Statistical reforms, while technical in nature, carry political dimensions. The base year revision and methodology change could temporarily alter reported inflation figures, which are politically sensitive. Governments are often scrutinised for the timing of such changes, with opposition parties questioning whether revisions serve to present more favourable economic narratives.

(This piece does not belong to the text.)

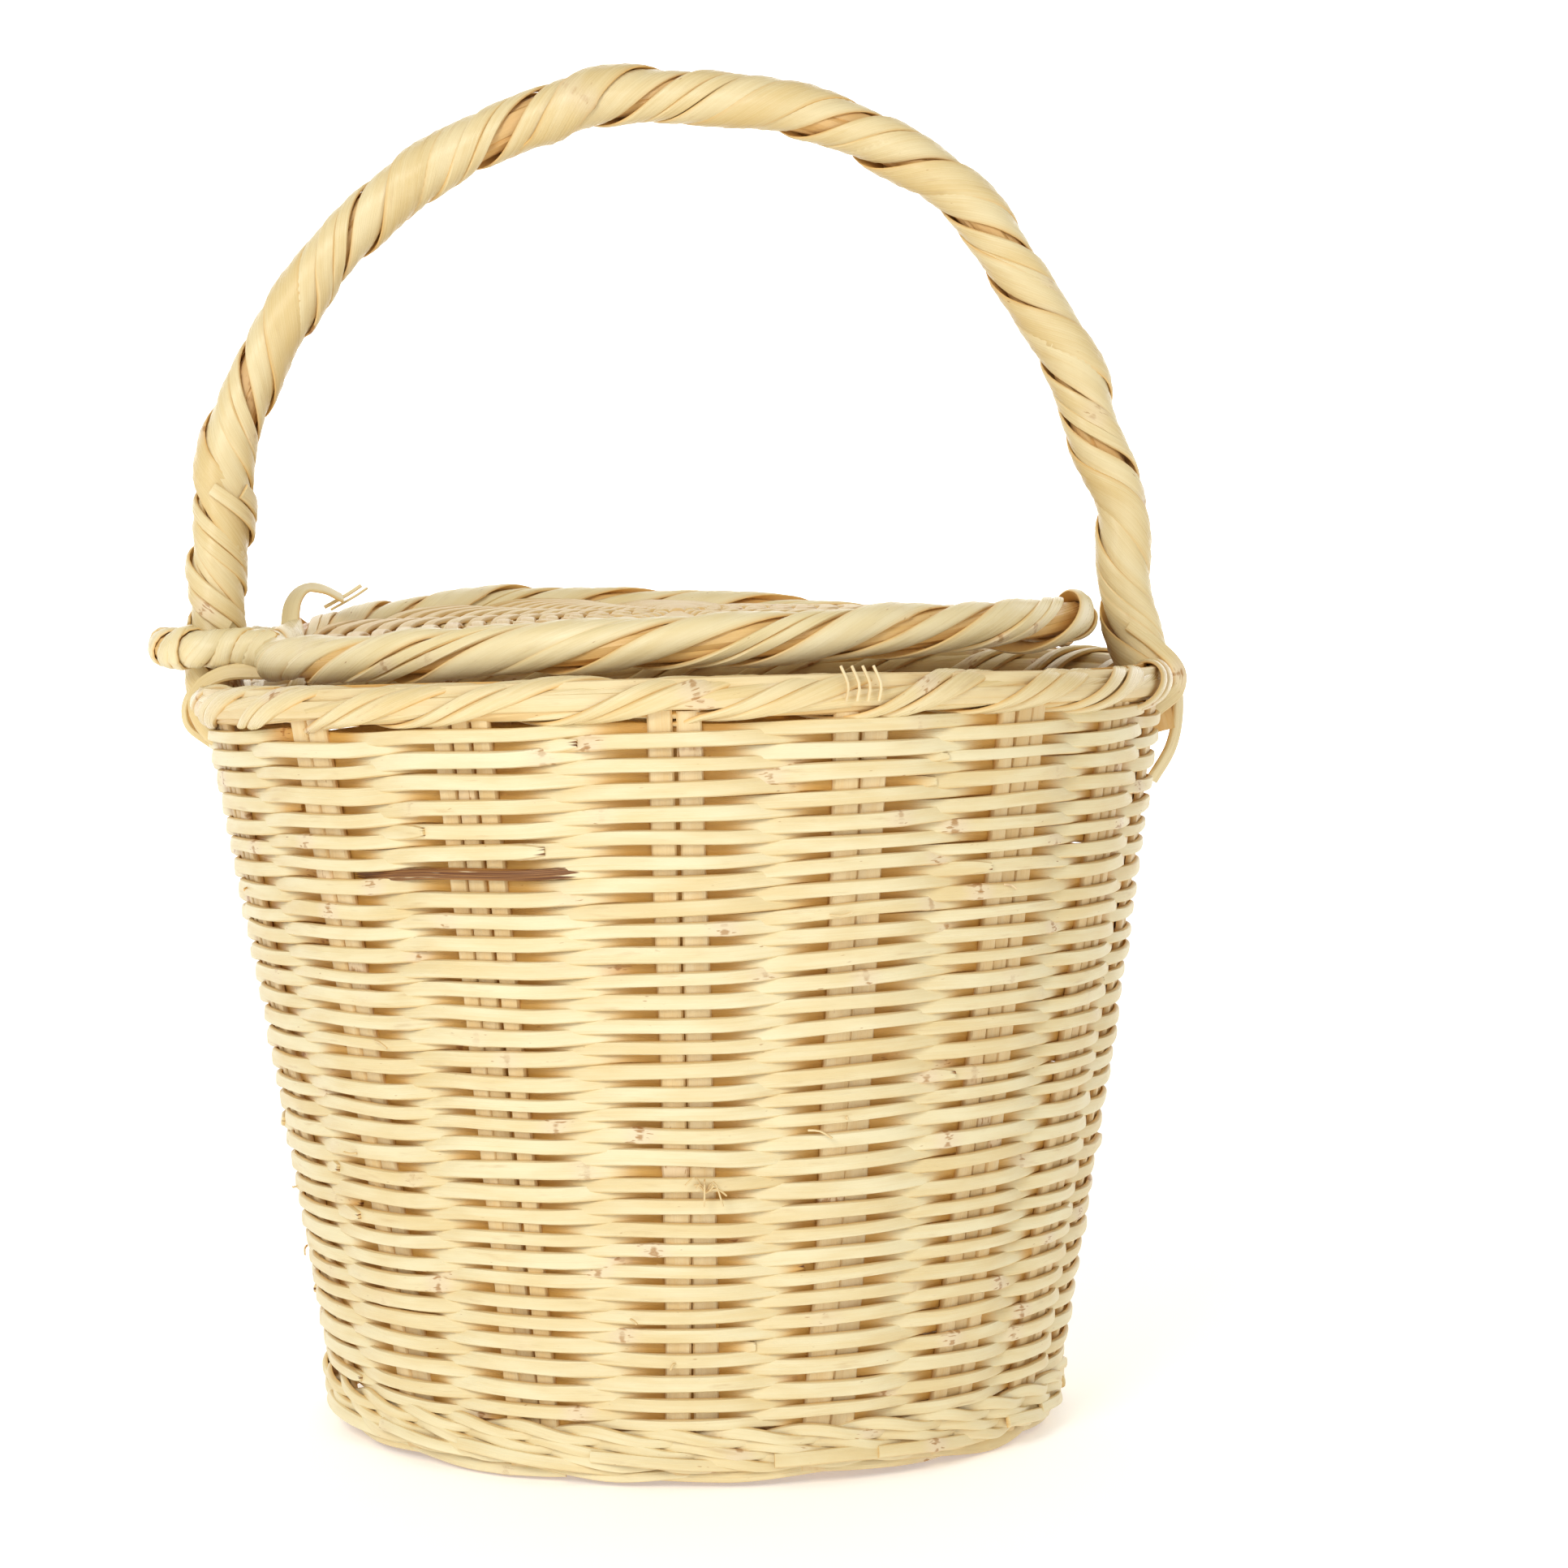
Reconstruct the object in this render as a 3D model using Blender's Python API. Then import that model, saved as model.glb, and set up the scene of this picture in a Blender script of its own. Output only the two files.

Transparent communication of the methodology, an independent validation process, and a credible parallel-run period will be essential to insulate the reform from political controversy and maintain public confidence in official statistics.

Value-Adds for Answers

  • Data: India's current WPI series uses 2011-12 as the base year and covers 697 commodities across three major groups: Primary Articles (22.6% weight), Fuel & Power (13.2%), and Manufactured Products (64.2%).

  • Concept: The key distinction between WPI and PPI lies in the valuation principle — WPI uses 'basic prices plus trade margins' (purchaser's price), while PPI uses 'basic prices' or 'producer's prices', which exclude VAT/GST collected by the producer and trade/transport margins, making PPI a purer measure of producer revenue as recommended by the IMF's PPI Manual.

  • Comparison: The United States replaced its Wholesale Price Index with the Producer Price Index in 1978; the UK, EU, and most OECD nations have since adopted PPI as the standard producer-level price measure, with India now joining this global statistical consensus nearly five decades later.

  • Quote: The IMF's Producer Price Index Manual states that 'the PPI measures the average change over time in the prices received by domestic producers for their output,' making it conceptually superior to WPI for national accounts deflation and monetary policy analysis.

Related Past Questions

What are the main constraints in the measurement of GDP in India? How can the quality of GDP data be improved? Discuss.

Examine the role of the Monetary Policy Committee (MPC) in inflation targeting in India. How does the choice of price index affect the effectiveness of monetary policy transmission?